"Observation of signatures of subresolution defects in two-dimensional superconductors with a scanning SQUID"

Hilary Noad: Christopher A. Watson, Hisashi Inoue, Minu Kim, Hiroki K. Sato, Christopher Bell, Harold Y. Hwang, John R. Kirtley, and Kathryn A. Moler; Physical Review B, 08/21/18.

Additional Authors: Christopher A. Watson, Hisashi Inoue, Minu Kim, Hiroki K. Sato, Christopher Bell, Harold Y. Hwang, John R. Kirtley, and Kathryn A. Moler

Abstract:

The diamagnetic susceptibility of a superconductor is directly related to its superfluid density. Mutual inductance is a highly sensitive method for characterizing thin films, however, in traditional mutual inductance measurements, the measured response is a nontrivial average over the area of the mutual inductance coils, which are typically of millimeter size.
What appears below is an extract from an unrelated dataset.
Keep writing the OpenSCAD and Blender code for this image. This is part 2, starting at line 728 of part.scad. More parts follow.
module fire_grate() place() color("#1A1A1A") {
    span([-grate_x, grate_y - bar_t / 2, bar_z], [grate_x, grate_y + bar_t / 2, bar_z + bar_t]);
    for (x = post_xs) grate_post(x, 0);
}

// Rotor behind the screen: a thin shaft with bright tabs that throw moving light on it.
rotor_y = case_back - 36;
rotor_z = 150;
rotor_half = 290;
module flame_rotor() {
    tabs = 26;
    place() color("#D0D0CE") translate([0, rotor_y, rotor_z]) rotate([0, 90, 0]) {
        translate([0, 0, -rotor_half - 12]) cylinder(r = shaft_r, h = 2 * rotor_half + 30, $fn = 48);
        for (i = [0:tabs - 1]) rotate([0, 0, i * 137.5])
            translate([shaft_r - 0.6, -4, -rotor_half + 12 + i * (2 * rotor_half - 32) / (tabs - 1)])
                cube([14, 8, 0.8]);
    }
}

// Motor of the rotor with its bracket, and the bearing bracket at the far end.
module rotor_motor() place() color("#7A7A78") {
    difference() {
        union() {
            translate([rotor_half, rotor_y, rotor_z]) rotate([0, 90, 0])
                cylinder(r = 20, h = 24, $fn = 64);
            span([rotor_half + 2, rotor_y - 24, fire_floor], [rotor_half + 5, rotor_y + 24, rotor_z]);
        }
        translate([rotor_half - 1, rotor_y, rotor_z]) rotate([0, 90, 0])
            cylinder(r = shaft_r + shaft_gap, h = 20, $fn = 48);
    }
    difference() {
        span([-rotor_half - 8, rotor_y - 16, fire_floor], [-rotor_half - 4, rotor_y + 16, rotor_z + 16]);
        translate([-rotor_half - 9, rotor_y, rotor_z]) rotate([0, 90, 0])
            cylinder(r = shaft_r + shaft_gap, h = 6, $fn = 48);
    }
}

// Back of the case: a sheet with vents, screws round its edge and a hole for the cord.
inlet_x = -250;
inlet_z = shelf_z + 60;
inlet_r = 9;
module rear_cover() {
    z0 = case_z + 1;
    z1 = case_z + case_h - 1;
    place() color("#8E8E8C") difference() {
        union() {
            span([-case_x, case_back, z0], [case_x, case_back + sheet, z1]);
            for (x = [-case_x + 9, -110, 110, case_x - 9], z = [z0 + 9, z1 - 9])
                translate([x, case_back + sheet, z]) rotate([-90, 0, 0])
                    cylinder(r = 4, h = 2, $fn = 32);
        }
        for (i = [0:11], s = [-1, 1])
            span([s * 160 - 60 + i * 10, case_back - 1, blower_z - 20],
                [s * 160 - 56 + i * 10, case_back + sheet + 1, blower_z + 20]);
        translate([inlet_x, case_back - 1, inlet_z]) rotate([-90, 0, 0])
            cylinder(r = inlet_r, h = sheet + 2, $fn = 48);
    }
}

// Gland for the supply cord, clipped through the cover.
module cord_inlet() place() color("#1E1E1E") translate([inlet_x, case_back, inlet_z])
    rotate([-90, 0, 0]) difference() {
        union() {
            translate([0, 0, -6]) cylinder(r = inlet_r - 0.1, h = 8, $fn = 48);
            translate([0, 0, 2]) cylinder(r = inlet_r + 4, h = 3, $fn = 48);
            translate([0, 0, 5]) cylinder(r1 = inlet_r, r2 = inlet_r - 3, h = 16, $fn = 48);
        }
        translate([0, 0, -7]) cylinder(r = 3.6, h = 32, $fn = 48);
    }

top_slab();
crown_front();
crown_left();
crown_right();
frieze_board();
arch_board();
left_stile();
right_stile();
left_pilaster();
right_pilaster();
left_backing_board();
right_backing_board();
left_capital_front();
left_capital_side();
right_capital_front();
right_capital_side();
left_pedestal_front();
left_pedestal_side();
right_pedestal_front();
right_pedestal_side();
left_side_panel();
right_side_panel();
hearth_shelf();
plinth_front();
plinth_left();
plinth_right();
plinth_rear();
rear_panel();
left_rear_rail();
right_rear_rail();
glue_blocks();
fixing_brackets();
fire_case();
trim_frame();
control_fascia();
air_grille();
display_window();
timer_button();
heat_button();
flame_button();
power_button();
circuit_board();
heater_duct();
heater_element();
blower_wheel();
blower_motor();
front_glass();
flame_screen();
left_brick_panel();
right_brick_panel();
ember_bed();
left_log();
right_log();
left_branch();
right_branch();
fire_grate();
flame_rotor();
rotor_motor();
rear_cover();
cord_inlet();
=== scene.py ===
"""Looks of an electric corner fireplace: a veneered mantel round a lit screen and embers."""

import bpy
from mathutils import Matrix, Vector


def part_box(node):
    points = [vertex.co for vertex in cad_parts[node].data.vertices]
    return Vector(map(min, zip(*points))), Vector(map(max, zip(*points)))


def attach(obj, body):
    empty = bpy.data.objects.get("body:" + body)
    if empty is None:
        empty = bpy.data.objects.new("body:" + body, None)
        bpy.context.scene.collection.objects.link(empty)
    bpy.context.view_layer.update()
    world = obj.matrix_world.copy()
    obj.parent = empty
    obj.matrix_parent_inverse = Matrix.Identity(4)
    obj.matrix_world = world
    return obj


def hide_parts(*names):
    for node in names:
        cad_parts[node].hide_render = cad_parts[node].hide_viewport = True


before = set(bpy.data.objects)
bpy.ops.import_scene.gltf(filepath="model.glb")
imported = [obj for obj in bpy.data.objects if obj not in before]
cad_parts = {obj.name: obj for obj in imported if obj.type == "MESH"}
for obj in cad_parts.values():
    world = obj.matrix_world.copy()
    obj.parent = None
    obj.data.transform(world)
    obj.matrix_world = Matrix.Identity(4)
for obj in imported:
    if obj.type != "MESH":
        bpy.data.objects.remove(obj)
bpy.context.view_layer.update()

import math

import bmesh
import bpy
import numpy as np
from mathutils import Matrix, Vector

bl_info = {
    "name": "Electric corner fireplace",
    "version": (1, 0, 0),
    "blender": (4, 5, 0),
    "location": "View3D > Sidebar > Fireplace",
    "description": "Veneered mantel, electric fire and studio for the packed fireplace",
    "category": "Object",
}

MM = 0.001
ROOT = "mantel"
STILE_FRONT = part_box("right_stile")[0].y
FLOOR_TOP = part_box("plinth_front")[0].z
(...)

Here we measure localized, isolated features in the diamagnetic susceptibility of Nb superconducting thin films with lithographically defined through holes, δ-doped SrTiO3, and the two-dimensional electron system at the interface between LaAlO3 and SrTiO3, using scanning superconducting quantum interference device susceptometry, with spatial resolution as fine as 0.7μm. We show that these features can be modeled as locally suppressed superfluid density, with a single parameter that characterizes the strength of each feature. This method provides a systematic means of finding and quantifying submicron defects in two-dimensional superconductors.